Jesús dijo: “La hora viene, y ahora es, cuando los verdaderos adoradores adorarán al Padre en espíritu y en verdad; porque también el Padre tales adoradores busca que le adoren” (Juan 4:23). La verdadera adoración instala a Jesús en el centro. Y a Jesús lo conocemos mediante la oración y el estudio de la Palabra de Dios. Por eso, dijo: “Escudriñad las Escrituras; porque [...] ellas son las que dan testimonio de mí” (Juan 5:39). La oración ubica a Jesús en el centro del corazón.
A veces pensamos que la oración se reduce a tocar la puerta del cielo para “abrir sus almacenes”. Tomamos esto muy literalmente. Pero la oración es más que pedir y recibir respuestas inmediatas a necesidades que creemos urgentes. Es verdad que Jesús dijo: “Pedid, y se os dará”, pero la idea central de esta frase de Lucas 11:9 es enfatizar el amor de Dios, que siempre provee a nuestras necesidades. Dios no siempre nos da lo que pedimos. No responde siempre nuestras oraciones como esperamos, porque si lo hiciera nos convertiría en seres egoístas. Si Dios hubiera contestado todas las oraciones caprichosas que he hecho en mi vida, ¿dónde estaría yo ahora? Si Dios hubiera respondido todas mis oraciones egoístas, me habría convertido en un narcisista incurable e incorregible.

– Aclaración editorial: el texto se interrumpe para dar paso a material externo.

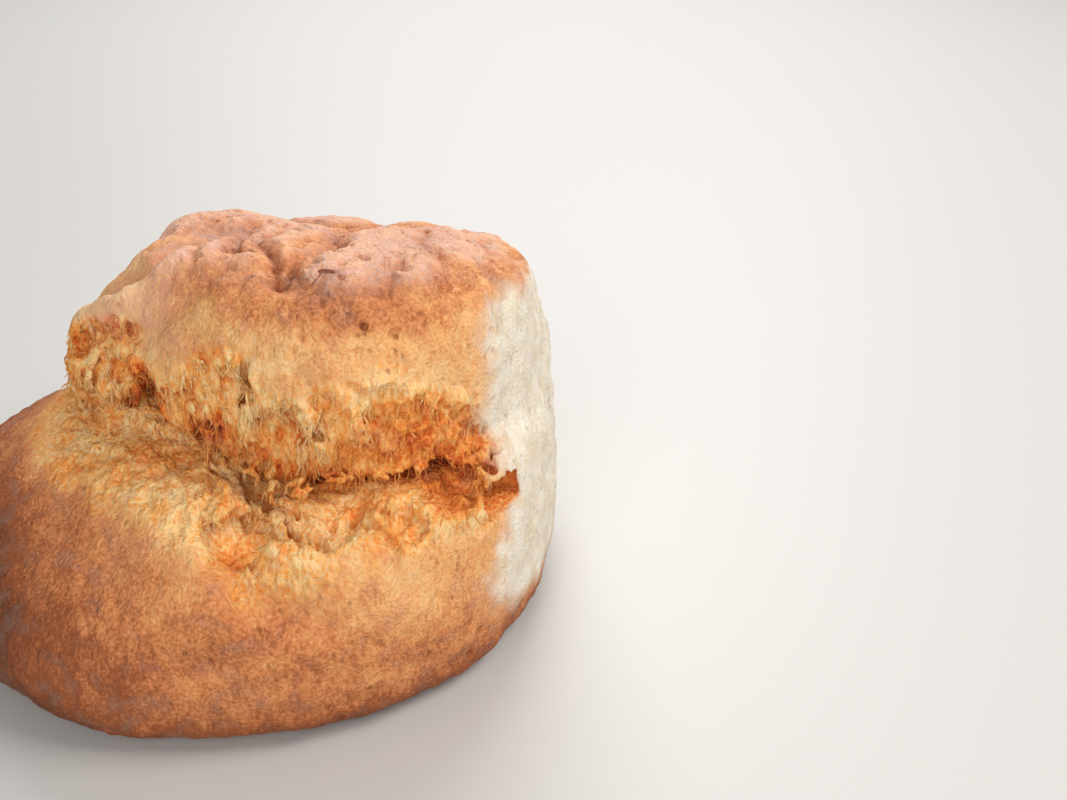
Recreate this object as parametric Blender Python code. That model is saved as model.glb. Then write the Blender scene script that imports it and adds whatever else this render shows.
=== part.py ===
"""A tall hand-shaped scone, baked as one piece of dough.

The scone stands on its flat base. It has a wide, bulging lower half and a smaller upper half that
leans back, with a split round the front waist between them. The +X side is a steep wall, where
the dough rose against its neighbour on the tray.

Run with blender --background --python part.py, or from Blender's text editor. Units are metres,
+Z is up, -Y is the split front, and the origin is under the middle of the scone, on its base.
"""

from math import copysign, cos, pi, sin

import bmesh
import bpy

MM = 0.001

# Overall size: everything below is drawn in millimetres on a body of this width, depth and height.
WIDTH = 100.0 * MM
DEPTH = 99.0 * MM
HEIGHT = 61.0 * MM

# How finely the dough's outline is divided, and how square its plan is (2 is an ellipse).
SIDES = 60
PLAN_SQUARENESS = 2.25

# The body, as rings from the base to the top, in millimetres:
# height at the front, height at the back, rise from left to right, left edge, right edge, front
# edge, back edge.
RINGS = {
    "base edge": (0.0, 0.0, 0.0, -45.0, 43.0, -49.4, 39.0),
    "foot": (2.2, 2.2, 0.0, -48.6, 46.6, -53.0, 42.2),
    "low belly": (8.0, 8.0, 0.0, -50.6, 48.6, -54.4, 44.0),
    "belly": (15.0, 14.0, 2.0, -50.8, 49.2, -54.2, 44.4),
    "shoulder": (21.5, 19.0, 4.0, -48.6, 49.2, -52.4, 43.6),
    "high shoulder": (27.0, 23.0, 5.0, -44.0, 49.0, -49.2, 42.0),
    "lower lip": (31.0, 27.0, 3.0, -37.5, 48.7, -44.4, 40.6),
    "split floor": (30.4, 29.4, 0.0, -31.5, 48.5, -36.2, 39.8),
    "split roof": (33.6, 31.4, -1.0, -29.0, 48.4, -34.4, 39.4),
    "upper lip": (37.5, 34.2, -1.0, -27.2, 48.2, -37.2, 38.8),
    "face, low": (43.5, 37.6, -1.5, -24.4, 47.9, -37.4, 38.0),
    "face, middle": (49.5, 41.0, -2.0, -20.4, 47.4, -36.0, 36.6),
    "face, high": (55.0, 44.0, -2.5, -16.6, 46.6, -33.8, 34.4),
    "top rim": (58.8, 46.4, -3.0, -12.6, 44.6, -30.4, 30.6),
    "crown": (60.8, 48.4, -3.0, -6.4, 40.0, -24.6, 24.6),
    "crown, middle": (60.4, 50.4, -3.0, 2.0, 31.6, -15.0, 15.6),
    "crown, inner": (58.4, 52.6, -1.5, 10.6, 22.4, -5.8, 6.4),
}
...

El propósito esencial de la oración es vincularnos con Dios y disfrutar su presencia. La oración no es para cambiar los planes de Dios para mi vida a fin de que haga lo que yo quiera. Es para confiar y descansar en su soberana voluntad.
¡Que no se apague el fuego de Dios en tu vida! Avívalo diariamente con la oración. Pide la llama del Espíritu, porque, así como no hay incienso sin fuego, no hay oración sin llama.
Oración: Señor, enciende mi oración con la llama de tu Espíritu.